(Items from a dataset)

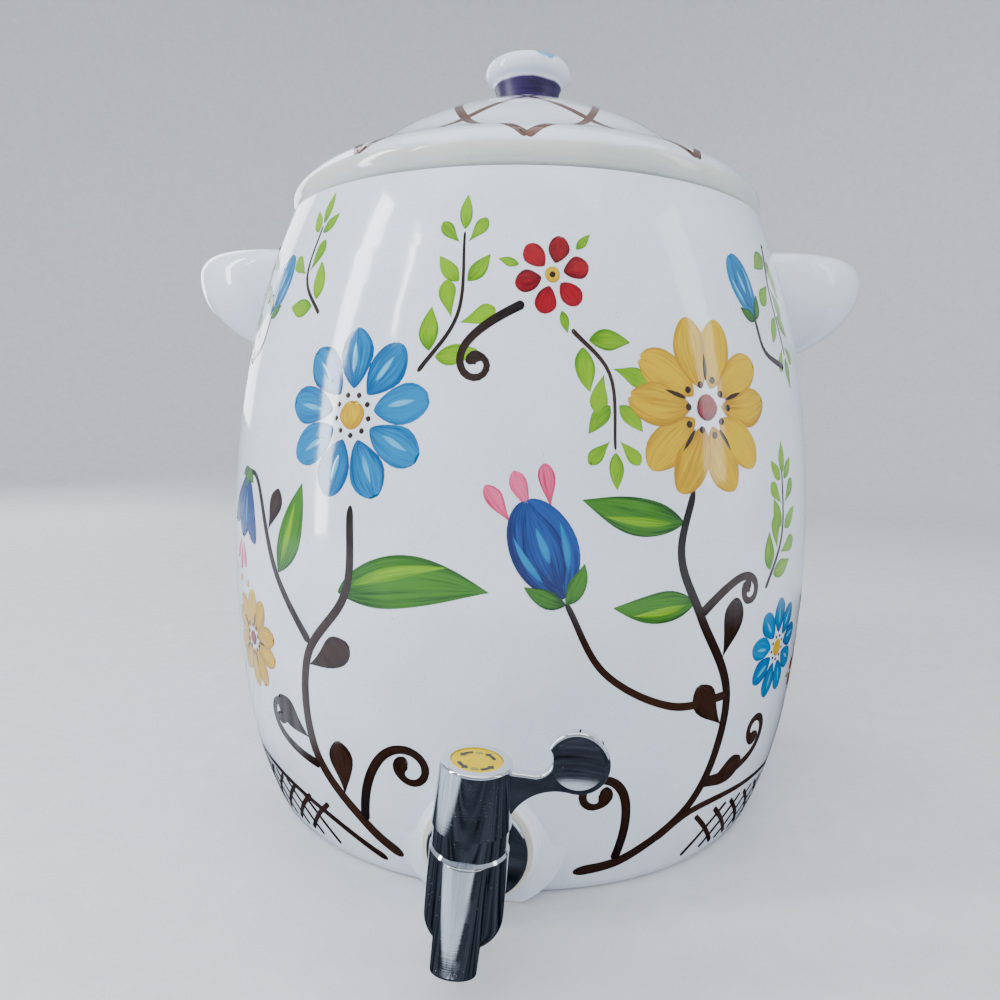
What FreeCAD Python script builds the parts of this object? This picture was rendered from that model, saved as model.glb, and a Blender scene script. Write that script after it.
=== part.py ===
# Clay water pot with a lift-off lid and a quarter-turn plug tap.
# Millimetres, +Z up. The origin is the centre of the base, and the tap faces -Y.
import FreeCAD, Part
import math
import os

from FreeCAD import Vector

# Crock: the outer wall is tangent arcs that leave the belly upright, as (radius, height)
BELLY = (165.3, 140.0)
WALL_ABOVE = [(157.2, 235.0), (145.1, 285.0), (133.6, 317.0)]
WALL_BELOW = [(159.9, 60.0), (149.9, 18.0), (144.6, 4.0)]
FOOT_RADIUS = 139.8
RIM_Z = 320.0
RIM_OUTER = 130.2
WALL = 10.0
FLOOR_Z = 13.0
FLOOR_RADIUS = 128.0
NECK_INSIDE = (122.4, 304.0)
MOUTH_RADIUS = 118.0
RIM_ROUND = 3.0

# Lugs
LUG_SKEW = 2.75
LUG_AXIS_X = 137.0
LUG_TOP_Z = 302.6
LUG_REACH = 55.0
LUG_TIP_ROUND = 12.0
LUG_UNDERSIDE = [(47.0, 269.5), (20.0, 251.5)]
LUG_FOOT_Z = 250.0

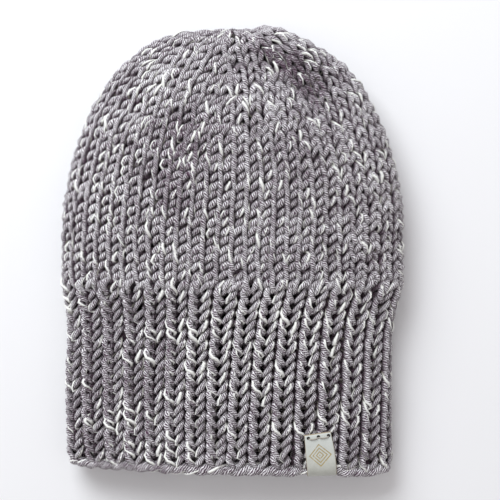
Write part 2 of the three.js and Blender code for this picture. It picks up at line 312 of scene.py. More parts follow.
# Noises of the materials: scale, detail and roughness
NOISE_COLUMNS = ("Scale", "Detail", "Roughness")
NOISES = {
    "ply": (260, 3, 0.5),
    "wool fibre": (1.0, 3, 0.6),
    "wool patch": (1050, 2, 0.8),
    "wool uneven": (120, 1, 0.5),
    "strand fibre": (1.0, 3, 0.6),
    "grain": (900, 4, 0.6),
    "cloud": (120, 2, 0.5),
    "wear": (500, 3, 0.7),
}

# Ranges that a value is stretched over, from low to high, and what they turn into
RANGES = {
    "front clears": (0.2, 0.86, 0, 1),
    "back clears": (0.6, 1.0, 0, 1),
    "painted light at top": (3.0, 20.0, 0.35, 0.0),
    "print line": (0.30, 0.62, 1, 0),
    "print reach": (PRINT["reach"] - 0.2, PRINT["reach"], 1, 0),
    "print wear": (0.30, 0.52, 0.35, 1.0),
    "skin edge": (0.80, 0.97, 1, 0),
    "top edge": (0.25, 0.7, 1, 0),
    "raw grain": (0.25, 0.6, 0.5, 1.0),
    "hole": (0.85, 1.2, 0, 1),
}

# Finish of the materials: roughness, sheen and specular level
FINISH_COLUMNS = ("Roughness", "Sheen Weight", "Specular IOR Level")
FINISHES = {
    "marl_wool": (0.92, 0.35, 0.15),
    "strand_wool": (0.85, 0.3, 0.2),
    "thread": (0.6, 0.0, 0.3),
    "pale_leather": (0.55, 0.0, 0.4),
    "floor_white": (0.9, 0.0, 0.3),
}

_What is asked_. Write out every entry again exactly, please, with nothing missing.

_The result_.
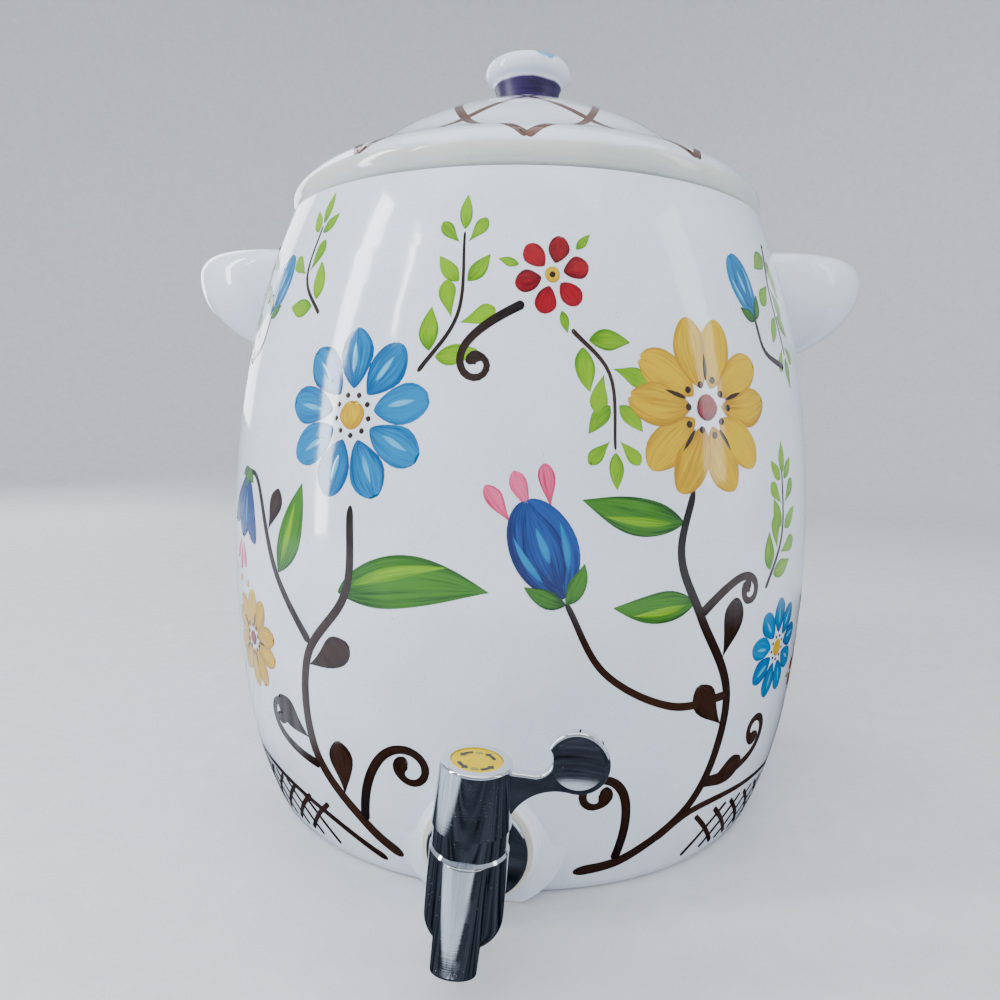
What FreeCAD Python script builds the parts of this object? This picture was rendered from that model, saved as model.glb, and a Blender scene script. Write that script after it.
=== part.py ===
# Clay water pot with a lift-off lid and a quarter-turn plug tap.
# Millimetres, +Z up. The origin is the centre of the base, and the tap faces -Y.
import FreeCAD, Part
import math
import os

from FreeCAD import Vector

# Crock: the outer wall is tangent arcs that leave the belly upright, as (radius, height)
BELLY = (165.3, 140.0)
WALL_ABOVE = [(157.2, 235.0), (145.1, 285.0), (133.6, 317.0)]
WALL_BELOW = [(159.9, 60.0), (149.9, 18.0), (144.6, 4.0)]
FOOT_RADIUS = 139.8
RIM_Z = 320.0
RIM_OUTER = 130.2
WALL = 10.0
FLOOR_Z = 13.0
FLOOR_RADIUS = 128.0
NECK_INSIDE = (122.4, 304.0)
MOUTH_RADIUS = 118.0
RIM_ROUND = 3.0

# Lugs
LUG_SKEW = 2.75
LUG_AXIS_X = 137.0
LUG_TOP_Z = 302.6
LUG_REACH = 55.0
LUG_TIP_ROUND = 12.0
LUG_UNDERSIDE = [(47.0, 269.5), (20.0, 251.5)]
LUG_FOOT_Z = 250.0

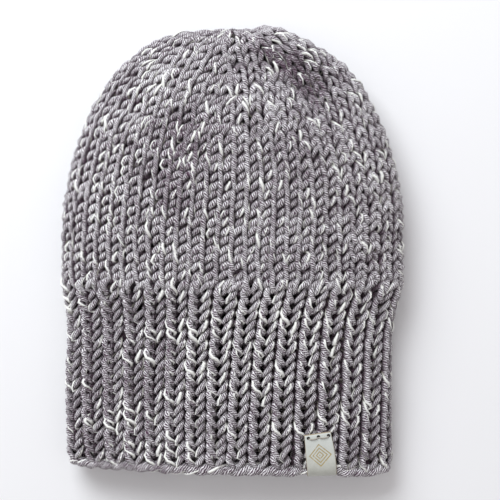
Write part 2 of the three.js and Blender code for this picture. It picks up at line 312 of scene.py. More parts follow.
# Noises of the materials: scale, detail and roughness
NOISE_COLUMNS = ("Scale", "Detail", "Roughness")
NOISES = {
    "ply": (260, 3, 0.5),
    "wool fibre": (1.0, 3, 0.6),
    "wool patch": (1050, 2, 0.8),
    "wool uneven": (120, 1, 0.5),
    "strand fibre": (1.0, 3, 0.6),
    "grain": (900, 4, 0.6),
    "cloud": (120, 2, 0.5),
    "wear": (500, 3, 0.7),
}

# Ranges that a value is stretched over, from low to high, and what they turn into
RANGES = {
    "front clears": (0.2, 0.86, 0, 1),
    "back clears": (0.6, 1.0, 0, 1),
    "painted light at top": (3.0, 20.0, 0.35, 0.0),
    "print line": (0.30, 0.62, 1, 0),
    "print reach": (PRINT["reach"] - 0.2, PRINT["reach"], 1, 0),
    "print wear": (0.30, 0.52, 0.35, 1.0),
    "skin edge": (0.80, 0.97, 1, 0),
    "top edge": (0.25, 0.7, 1, 0),
    "raw grain": (0.25, 0.6, 0.5, 1.0),
    "hole": (0.85, 1.2, 0, 1),
}

# Finish of the materials: roughness, sheen and specular level
FINISH_COLUMNS = ("Roughness", "Sheen Weight", "Specular IOR Level")
FINISHES = {
    "marl_wool": (0.92, 0.35, 0.15),
    "strand_wool": (0.85, 0.3, 0.2),
    "thread": (0.6, 0.0, 0.3),
    "pale_leather": (0.55, 0.0, 0.4),
    "floor_white": (0.9, 0.0, 0.3),
}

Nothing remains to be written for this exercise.